++++ Data

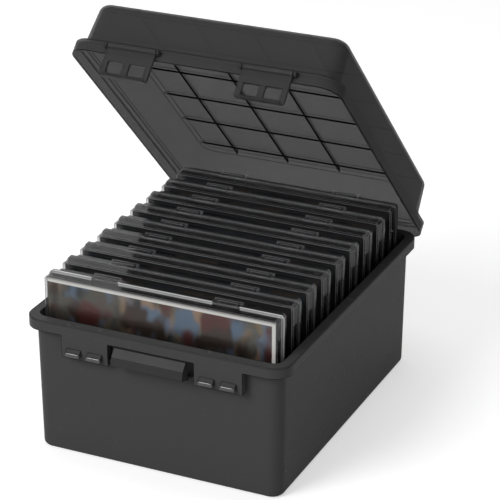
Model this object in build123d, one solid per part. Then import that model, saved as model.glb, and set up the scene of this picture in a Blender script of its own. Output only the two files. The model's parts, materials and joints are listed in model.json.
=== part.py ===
"""Photo keeper case: a lidded box that holds nine slim clamshell photo cases.

Units are millimetres.  The origin is the middle of the underside of the box, +Z is up and the
front, with the carry handle and the two clasps, faces -Y.  The lid, its clasps and everything on
them are drawn closed and then turned about the rear hinge to the angle at which the box stands open.
"""
import os
from math import atan2, degrees

from build123d import *

# ---------------------------------------------------------------- box
tub_half_x = 99.3            # half width of the box at its underside
tub_half_y = 126.0           # half depth of the box at its underside
tub_height = 110.0           # underside to rim
tub_draft = 1.2              # how much each wall leans out over the whole height
tub_corner = 10.0            # radius of the upright corners at the underside
tub_wall = 2.2
tub_floor = 2.4
tub_foot_radius = 4.0        # rounding between floor and walls, outside

flange_reach_x = 5.6         # how far the rim flange stands out from the wall, at the sides
flange_reach_y = 6.2         # and at the front and rear
flange_ledge = 2.0           # thickness of the flat rim
flange_skirt = 1.8           # thickness of the downturned edge
flange_height = 8.5          # rim to the lower edge of the skirt
flange_corner = 15.0
rim_bevel = 0.7              # along the outer edge of the rim, and of the lid's ledge

# ---------------------------------------------------------------- photo cases
case_count = 9
case_pitch = 27.3
case_half_x = 94.0
case_height = 138.0
case_depth = 20.8
cover_depth = 11.0           # depth of the front half; the rest is the tray
case_wall = 1.5
case_corner = 2.0            # bevel across each corner
case_edge_bevel = 1.0        # bevel round the outer edges of the two big faces
bead_proud = 0.6             # how far the seam beads stand out from the cover
bead_width = 1.2
seam_gap = 0.2
nest_depth = 3.0             # how far the tray's lip reaches into the cover
nest_clearance = 0.3
case_floor_gap = 0.2         # a case stands this far above the floor of the box

latch_centre_x = 49.0        # snap latches on the top edge, and hinges under them
latch_width = 22.0
latch_reach = 6.0            # how far the tab reaches back over the tray
latch_plate = 1.4
latch_lip = 0.9
latch_window_x = 14.0
latch_window_y = 2.8
latch_play = 0.3
case_hinge_sides = 8         # pins and eyes are eight-sided, which keeps this small repeated hinge light
case_hinge_pin = 1.0         # radius
case_hinge_fit = 0.25         # play round it
case_hinge_ring = 1.9        # half height of the eye round it
case_hinge_width = 12.0
case_hinge_arm = 2.6

print_thickness = 0.8
print_gap = 0.3              # between a print and the walls of its case

# ---------------------------------------------------------------- slot ribs inside the box
rib_thickness = 2.0
rib_reach = 9.0              # from the side wall inwards
rib_height = 46.0

# ---------------------------------------------------------------- lid
lid_open = 45.1              # degrees, as the box stands open
lid_clearance = 0.4          # skirt of the lid round the flange of the box
lid_rest_gap = 0.3           # lid ledge above the rim when shut
lid_skirt = 1.5
lid_ledge = 2.0
lid_overlap = 7.7            # how far the lid skirt reaches below the rim
lid_wall = 1.8
lid_wall_inset = 6.0         # outer face of the skirt to the foot of the lid wall
lid_draft = 1.8
lid_height = 34.7            # lid wall above the ledge
lid_corner = 12.0
lid_top_radius = 6.5
lid_roof_bevel = 2.4         # inside, where the walls meet the roof
lid_foot_bevel = 2.0         # fillet-like bevel where the wall meets the ledge
grid_pitch = 46.0            # square grid of stiffening ribs under the lid
grid_lines_x = 4
grid_lines_y = 6
grid_rib_width = 0.9
grid_rib_height = 1.1

# ---------------------------------------------------------------- lid hinge, at the rear
hinge_behind = 3.2           # axis behind the flange face
hinge_below = 5.3            # axis below the flange's lower edge
hinge_pin = 1.6              # radius
hinge_fit = 0.25             # radial play round each pin
hinge_barrel = 3.1
hinge_station_x = 60.0
hinge_knuckle = 20.0         # width of the box's knuckle
hinge_arm = 6.0              # width of each lid arm
hinge_side_gap = 0.5
hinge_arm_plate = 2.9        # lid arm's thickness outside the skirt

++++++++

Task objective: Up to and including the line with "rim_bevel = 0.7", repeat the data exactly, starting from its first line; nothing else belongs in the response.

Task answer:
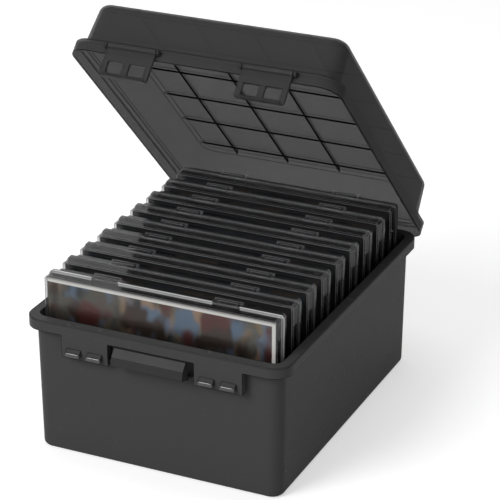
Model this object in build123d, one solid per part. Then import that model, saved as model.glb, and set up the scene of this picture in a Blender script of its own. Output only the two files. The model's parts, materials and joints are listed in model.json.
=== part.py ===
"""Photo keeper case: a lidded box that holds nine slim clamshell photo cases.

Units are millimetres.  The origin is the middle of the underside of the box, +Z is up and the
front, with the carry handle and the two clasps, faces -Y.  The lid, its clasps and everything on
them are drawn closed and then turned about the rear hinge to the angle at which the box stands open.
"""
import os
from math import atan2, degrees

from build123d import *

# ---------------------------------------------------------------- box
tub_half_x = 99.3            # half width of the box at its underside
tub_half_y = 126.0           # half depth of the box at its underside
tub_height = 110.0           # underside to rim
tub_draft = 1.2              # how much each wall leans out over the whole height
tub_corner = 10.0            # radius of the upright corners at the underside
tub_wall = 2.2
tub_floor = 2.4
tub_foot_radius = 4.0        # rounding between floor and walls, outside

flange_reach_x = 5.6         # how far the rim flange stands out from the wall, at the sides
flange_reach_y = 6.2         # and at the front and rear
flange_ledge = 2.0           # thickness of the flat rim
flange_skirt = 1.8           # thickness of the downturned edge
flange_height = 8.5          # rim to the lower edge of the skirt
flange_corner = 15.0
rim_bevel = 0.7              # along the outer edge of the rim, and of the lid's ledge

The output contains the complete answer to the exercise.